I think clearing that state on fork() would be unexpected. The child process
inherits from the parent flag in my current implementation. Clearing the
flag is only provided through exec().
Libraries don't get re-initialized on fork, only on exec(). Therefore, it
makes sense for the child process to inherit the state from its parent.
Thanks,
Mathieu
--
Mathieu Desnoyers
EfficiOS Inc.
http://www.efficios.com
On Mon, Sep 18, 2017 at 07:37:22PM +0000, Mathieu Desnoyers wrote:
> ----- On Sep 18, 2017, at 3:29 PM, Paul E. McKenney [email protected] wrote:
>
> > On Mon, Sep 18, 2017 at 03:04:21PM -0400, Alan Stern wrote:
> >> On Sun, 17 Sep 2017, Paul E. McKenney wrote:
> >>
> >> > Hello!
> >> >
> >> > Rough notes from our discussion last Thursday. Please reply to the
> >> > group with any needed elaborations or corrections.
> >> >
> >> > Adding Andy and Michael on CC since this most closely affects their
> >> > architectures. Also adding Dave Watson and Maged Michael because
> >> > the preferred approach requires that processes wanting to use the
> >> > lightweight sys_membarrier() do a registration step.
> >> >
> >> > Thanx, Paul
> >> >
> >> > ------------------------------------------------------------------------
> >> >
> >> > Problem:
> >> >
> >> > 1. The current sys_membarrier() introduces an smp_mb() that
> >> > is not otherwise required on powerpc.
> >> >
> >> > 2. The envisioned JIT variant of sys_membarrier() assumes that
> >> > the return-to-user instruction sequence handling any change
> >> > to the usermode instruction stream, and Andy Lutomirski's
> >> > upcoming changes invalidate this assumption. It is believed
> >> > that powerpc has a similar issue.
> >>
> >> > E. Require that threads register before using sys_membarrier() for
> >> > private or JIT usage. (The historical implementation using
> >> > synchronize_sched() would continue to -not- require registration,
> >> > both for compatibility and because there is no need to do so.)
> >> >
> >> > For x86 and powerpc, this registration would set a TIF flag
> >> > on all of the current process's threads. This flag would be
> >> > inherited by any later thread creation within that process, and
> >> > would be cleared by fork() and exec(). When this TIF flag is set,
> >>
> >> Why a TIF flag, and why clear it during fork()? If a process registers
> >> to use private expedited sys_membarrier, shouldn't that apply to
> >> threads it will create in the future just as much as to threads it has
> >> already created?
> >
> > The reason for a TIF flag is to keep this per-architecture, as only
> > powerpc and x86 need it.
> >
> > The reason for clearing it during fork() is that fork() creates a new
> > process initially having but a single thread, which might or might
> > not use sys_membarrier(). Usually not, as most instances of fork()

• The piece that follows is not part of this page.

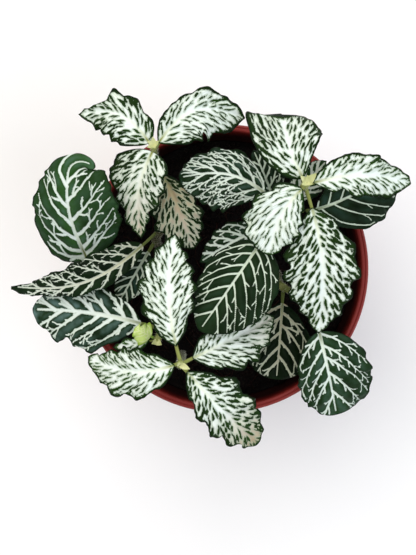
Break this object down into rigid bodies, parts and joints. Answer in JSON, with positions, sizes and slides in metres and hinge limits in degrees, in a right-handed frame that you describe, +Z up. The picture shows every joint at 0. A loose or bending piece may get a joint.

> > are quickly followed by exec(). In addition, if we give an error for
> > unregistered use of private sys_membarrier(), clearing on fork() gets an
> > unambiguous error instead of a silent likely failure (due to libraries
> > being confused by the fork()).
>
> I think clearing that state on fork() would be unexpected. The child process
> inherits from the parent flag in my current implementation. Clearing the
> flag is only provided through exec().
>
> Libraries don't get re-initialized on fork, only on exec(). Therefore, it
> makes sense for the child process to inherit the state from its parent.
Fair enough!
Thanx, Paul
On Sun, Sep 17, 2017 at 3:36 PM, Paul E. McKenney
<[email protected]> wrote:
> Hello!
>
> Rough notes from our discussion last Thursday. Please reply to the
> group with any needed elaborations or corrections.
>
> Adding Andy and Michael on CC since this most closely affects their
> architectures. Also adding Dave Watson and Maged Michael because
> the preferred approach requires that processes wanting to use the
> lightweight sys_membarrier() do a registration step.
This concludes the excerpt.